Nothing outside the stretch should be returned: give exactly the lines from the line containing "obj.parent = None" through the line containing "return (low + high) / 2", including both.

[START]

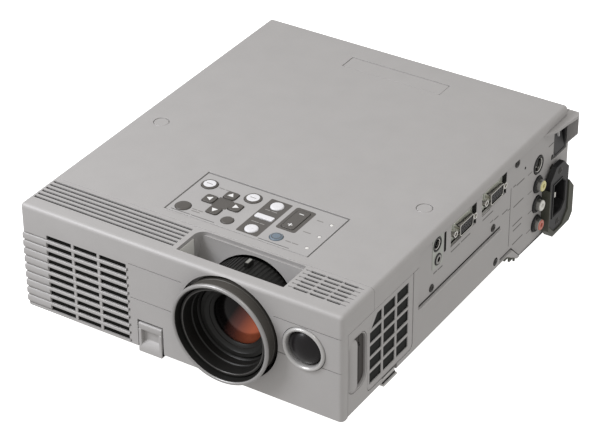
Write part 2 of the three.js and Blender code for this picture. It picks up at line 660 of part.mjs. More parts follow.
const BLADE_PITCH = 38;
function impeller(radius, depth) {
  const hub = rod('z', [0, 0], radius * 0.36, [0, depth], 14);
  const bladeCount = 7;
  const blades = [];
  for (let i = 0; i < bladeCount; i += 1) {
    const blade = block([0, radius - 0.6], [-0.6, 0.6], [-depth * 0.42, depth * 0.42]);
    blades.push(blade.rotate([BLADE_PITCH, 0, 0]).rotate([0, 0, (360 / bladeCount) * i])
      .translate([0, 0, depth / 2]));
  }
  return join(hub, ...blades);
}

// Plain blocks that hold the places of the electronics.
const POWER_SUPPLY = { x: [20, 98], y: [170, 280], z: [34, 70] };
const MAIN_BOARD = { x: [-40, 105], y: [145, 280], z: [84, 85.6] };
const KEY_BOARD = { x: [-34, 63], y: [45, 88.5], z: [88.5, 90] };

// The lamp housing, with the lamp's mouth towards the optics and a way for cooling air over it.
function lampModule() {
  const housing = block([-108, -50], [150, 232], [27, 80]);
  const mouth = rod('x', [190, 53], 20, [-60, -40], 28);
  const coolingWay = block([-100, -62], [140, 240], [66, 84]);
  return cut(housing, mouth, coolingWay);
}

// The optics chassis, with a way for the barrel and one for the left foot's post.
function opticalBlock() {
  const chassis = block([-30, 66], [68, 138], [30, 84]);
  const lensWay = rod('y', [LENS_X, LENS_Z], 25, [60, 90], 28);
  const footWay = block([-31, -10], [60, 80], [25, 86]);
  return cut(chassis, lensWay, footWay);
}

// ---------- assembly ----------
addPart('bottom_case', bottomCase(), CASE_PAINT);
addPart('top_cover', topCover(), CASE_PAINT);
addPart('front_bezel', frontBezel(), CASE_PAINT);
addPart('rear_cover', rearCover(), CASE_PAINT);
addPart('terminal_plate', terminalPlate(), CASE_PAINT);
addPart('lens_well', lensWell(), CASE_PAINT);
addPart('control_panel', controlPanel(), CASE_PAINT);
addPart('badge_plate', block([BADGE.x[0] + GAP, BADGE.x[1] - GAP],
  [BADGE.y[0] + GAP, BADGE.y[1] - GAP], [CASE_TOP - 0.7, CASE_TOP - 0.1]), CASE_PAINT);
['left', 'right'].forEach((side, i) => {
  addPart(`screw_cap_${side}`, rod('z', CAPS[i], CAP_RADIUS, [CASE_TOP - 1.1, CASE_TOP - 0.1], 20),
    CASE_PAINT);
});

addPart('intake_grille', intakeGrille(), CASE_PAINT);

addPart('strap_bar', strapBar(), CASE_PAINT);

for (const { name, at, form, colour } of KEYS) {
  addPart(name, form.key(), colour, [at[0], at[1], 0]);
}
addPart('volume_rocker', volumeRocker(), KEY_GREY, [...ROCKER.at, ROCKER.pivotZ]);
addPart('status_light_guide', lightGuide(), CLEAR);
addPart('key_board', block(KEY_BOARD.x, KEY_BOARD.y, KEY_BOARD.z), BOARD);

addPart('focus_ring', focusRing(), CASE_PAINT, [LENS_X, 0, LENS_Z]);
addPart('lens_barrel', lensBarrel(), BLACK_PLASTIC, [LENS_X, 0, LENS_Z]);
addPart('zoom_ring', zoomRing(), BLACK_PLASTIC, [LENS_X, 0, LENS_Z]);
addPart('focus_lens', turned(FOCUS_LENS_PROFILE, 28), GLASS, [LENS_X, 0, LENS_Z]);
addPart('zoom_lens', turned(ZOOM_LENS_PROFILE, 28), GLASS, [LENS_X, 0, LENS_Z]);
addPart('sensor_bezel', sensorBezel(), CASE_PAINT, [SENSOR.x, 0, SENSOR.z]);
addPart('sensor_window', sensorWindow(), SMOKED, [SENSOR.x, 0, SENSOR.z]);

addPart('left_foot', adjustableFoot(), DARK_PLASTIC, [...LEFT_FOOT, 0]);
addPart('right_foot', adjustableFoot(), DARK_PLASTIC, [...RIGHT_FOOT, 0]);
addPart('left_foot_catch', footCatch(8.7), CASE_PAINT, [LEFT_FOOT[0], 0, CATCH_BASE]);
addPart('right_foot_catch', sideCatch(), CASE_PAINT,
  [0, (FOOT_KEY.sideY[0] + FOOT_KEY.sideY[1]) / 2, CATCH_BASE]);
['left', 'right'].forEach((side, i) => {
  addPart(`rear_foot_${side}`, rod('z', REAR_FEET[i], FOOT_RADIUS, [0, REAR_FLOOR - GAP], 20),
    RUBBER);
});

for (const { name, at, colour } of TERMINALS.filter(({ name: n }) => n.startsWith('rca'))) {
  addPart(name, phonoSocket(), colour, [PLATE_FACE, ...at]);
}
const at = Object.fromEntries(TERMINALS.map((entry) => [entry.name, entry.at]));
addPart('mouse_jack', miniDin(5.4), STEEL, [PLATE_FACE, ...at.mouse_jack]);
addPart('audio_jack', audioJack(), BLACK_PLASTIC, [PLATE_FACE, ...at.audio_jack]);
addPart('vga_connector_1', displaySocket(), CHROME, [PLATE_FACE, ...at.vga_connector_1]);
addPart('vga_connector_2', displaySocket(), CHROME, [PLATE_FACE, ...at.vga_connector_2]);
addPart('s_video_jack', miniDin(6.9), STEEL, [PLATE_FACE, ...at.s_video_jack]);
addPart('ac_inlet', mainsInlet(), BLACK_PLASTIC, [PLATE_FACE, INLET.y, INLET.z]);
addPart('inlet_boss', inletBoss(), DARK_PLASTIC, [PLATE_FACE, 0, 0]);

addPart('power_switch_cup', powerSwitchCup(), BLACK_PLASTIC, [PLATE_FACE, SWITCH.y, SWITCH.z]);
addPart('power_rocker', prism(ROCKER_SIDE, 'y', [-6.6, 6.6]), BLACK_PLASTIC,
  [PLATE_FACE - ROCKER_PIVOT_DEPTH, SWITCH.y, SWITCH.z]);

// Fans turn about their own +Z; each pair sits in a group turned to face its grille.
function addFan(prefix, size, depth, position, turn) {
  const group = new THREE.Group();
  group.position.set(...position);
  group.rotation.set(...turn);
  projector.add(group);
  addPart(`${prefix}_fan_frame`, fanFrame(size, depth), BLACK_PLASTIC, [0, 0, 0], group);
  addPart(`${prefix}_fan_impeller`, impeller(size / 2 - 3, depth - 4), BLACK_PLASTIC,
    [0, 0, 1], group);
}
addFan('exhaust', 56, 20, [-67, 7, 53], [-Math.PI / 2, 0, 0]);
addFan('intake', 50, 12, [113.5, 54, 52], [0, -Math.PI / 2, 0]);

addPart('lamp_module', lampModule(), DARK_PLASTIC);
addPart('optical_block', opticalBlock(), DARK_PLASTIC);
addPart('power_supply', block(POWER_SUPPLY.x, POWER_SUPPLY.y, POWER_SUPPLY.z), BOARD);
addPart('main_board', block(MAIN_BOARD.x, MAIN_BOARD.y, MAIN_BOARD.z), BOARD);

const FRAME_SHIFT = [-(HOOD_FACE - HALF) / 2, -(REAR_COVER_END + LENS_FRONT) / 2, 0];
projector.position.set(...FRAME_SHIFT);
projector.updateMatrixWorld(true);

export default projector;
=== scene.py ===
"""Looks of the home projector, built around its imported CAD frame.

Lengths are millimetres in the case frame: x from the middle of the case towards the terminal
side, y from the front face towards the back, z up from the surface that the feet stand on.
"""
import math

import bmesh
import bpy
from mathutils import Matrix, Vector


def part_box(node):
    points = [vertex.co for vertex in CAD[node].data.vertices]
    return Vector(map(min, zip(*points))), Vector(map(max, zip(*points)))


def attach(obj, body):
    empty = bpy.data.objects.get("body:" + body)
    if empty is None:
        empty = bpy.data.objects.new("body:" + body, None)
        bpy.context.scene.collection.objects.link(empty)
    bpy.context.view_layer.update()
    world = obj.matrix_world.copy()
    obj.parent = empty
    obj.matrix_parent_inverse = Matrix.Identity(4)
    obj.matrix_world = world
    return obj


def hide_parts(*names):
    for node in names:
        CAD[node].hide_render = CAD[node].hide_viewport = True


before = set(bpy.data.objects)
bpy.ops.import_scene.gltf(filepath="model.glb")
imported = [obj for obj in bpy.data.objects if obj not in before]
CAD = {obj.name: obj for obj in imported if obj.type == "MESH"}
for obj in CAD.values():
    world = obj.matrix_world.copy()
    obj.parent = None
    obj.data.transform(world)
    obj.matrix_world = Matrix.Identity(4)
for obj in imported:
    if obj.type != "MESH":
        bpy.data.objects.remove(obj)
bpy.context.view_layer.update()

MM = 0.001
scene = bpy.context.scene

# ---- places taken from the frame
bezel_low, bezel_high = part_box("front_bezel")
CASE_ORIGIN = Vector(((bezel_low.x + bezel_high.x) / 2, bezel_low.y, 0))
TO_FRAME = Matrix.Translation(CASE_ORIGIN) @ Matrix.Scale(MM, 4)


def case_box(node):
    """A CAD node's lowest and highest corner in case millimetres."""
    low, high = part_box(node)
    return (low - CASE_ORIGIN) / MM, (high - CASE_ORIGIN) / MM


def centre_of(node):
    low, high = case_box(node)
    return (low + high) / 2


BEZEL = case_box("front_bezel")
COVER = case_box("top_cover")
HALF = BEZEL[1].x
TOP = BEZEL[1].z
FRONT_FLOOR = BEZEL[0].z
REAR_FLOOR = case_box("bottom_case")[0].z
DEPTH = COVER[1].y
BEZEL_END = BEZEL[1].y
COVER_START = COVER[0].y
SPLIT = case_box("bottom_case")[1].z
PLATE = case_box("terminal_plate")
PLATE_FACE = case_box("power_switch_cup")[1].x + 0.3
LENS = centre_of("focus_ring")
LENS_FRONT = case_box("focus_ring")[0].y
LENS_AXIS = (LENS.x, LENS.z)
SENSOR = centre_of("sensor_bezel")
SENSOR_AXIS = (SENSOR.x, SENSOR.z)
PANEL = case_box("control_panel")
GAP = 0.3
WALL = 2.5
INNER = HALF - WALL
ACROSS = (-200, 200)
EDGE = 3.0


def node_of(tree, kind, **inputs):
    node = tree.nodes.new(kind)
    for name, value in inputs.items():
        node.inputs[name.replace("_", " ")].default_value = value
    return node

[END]
[START]

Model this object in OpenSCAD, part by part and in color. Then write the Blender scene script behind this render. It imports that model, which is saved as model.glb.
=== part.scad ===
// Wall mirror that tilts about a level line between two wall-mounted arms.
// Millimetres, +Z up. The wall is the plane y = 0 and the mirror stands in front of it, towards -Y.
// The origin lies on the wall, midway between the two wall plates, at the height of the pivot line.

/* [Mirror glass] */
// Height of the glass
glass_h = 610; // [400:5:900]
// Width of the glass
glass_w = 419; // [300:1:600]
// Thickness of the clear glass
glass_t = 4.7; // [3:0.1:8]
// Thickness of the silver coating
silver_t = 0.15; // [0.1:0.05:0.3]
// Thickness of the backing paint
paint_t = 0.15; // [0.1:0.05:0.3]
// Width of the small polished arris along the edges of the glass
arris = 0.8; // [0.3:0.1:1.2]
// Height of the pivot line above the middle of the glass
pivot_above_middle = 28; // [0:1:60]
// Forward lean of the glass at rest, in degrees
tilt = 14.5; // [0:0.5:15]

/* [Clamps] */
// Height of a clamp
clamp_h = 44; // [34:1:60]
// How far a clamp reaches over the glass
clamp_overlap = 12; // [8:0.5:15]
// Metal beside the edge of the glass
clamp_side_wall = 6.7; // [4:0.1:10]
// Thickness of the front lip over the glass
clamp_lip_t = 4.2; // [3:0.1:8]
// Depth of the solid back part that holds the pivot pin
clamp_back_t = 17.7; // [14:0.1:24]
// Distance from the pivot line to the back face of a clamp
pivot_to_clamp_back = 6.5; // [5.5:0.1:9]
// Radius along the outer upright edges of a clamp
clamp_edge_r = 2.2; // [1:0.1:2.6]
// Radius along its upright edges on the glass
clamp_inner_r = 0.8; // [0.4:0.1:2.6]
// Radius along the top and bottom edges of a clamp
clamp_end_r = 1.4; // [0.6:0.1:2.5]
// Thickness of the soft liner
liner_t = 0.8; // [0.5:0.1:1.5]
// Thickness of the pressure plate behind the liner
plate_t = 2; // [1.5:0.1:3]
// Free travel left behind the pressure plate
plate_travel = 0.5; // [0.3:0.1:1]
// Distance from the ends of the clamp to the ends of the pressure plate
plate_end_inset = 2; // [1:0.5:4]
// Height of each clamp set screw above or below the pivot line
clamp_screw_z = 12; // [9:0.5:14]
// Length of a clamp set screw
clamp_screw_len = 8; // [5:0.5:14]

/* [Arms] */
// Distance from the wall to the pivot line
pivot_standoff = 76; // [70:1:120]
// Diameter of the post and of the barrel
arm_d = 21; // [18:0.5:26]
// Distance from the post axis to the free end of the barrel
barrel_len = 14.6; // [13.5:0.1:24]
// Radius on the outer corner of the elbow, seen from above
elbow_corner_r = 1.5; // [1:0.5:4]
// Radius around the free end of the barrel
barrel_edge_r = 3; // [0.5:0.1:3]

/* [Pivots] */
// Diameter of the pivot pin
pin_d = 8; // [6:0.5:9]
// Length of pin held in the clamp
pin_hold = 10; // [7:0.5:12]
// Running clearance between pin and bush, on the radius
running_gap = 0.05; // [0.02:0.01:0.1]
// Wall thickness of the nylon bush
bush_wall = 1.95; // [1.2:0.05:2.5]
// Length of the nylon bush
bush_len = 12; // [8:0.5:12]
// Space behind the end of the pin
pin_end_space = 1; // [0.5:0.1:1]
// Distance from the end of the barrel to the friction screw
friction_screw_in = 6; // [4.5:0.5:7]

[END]

WRITTEN SOLUTION:
    obj.parent = None
    obj.data.transform(world)
    obj.matrix_world = Matrix.Identity(4)
for obj in imported:
    if obj.type != "MESH":
        bpy.data.objects.remove(obj)
bpy.context.view_layer.update()

MM = 0.001
scene = bpy.context.scene

# ---- places taken from the frame
bezel_low, bezel_high = part_box("front_bezel")
CASE_ORIGIN = Vector(((bezel_low.x + bezel_high.x) / 2, bezel_low.y, 0))
TO_FRAME = Matrix.Translation(CASE_ORIGIN) @ Matrix.Scale(MM, 4)


def case_box(node):
    """A CAD node's lowest and highest corner in case millimetres."""
    low, high = part_box(node)
    return (low - CASE_ORIGIN) / MM, (high - CASE_ORIGIN) / MM


def centre_of(node):
    low, high = case_box(node)
    return (low + high) / 2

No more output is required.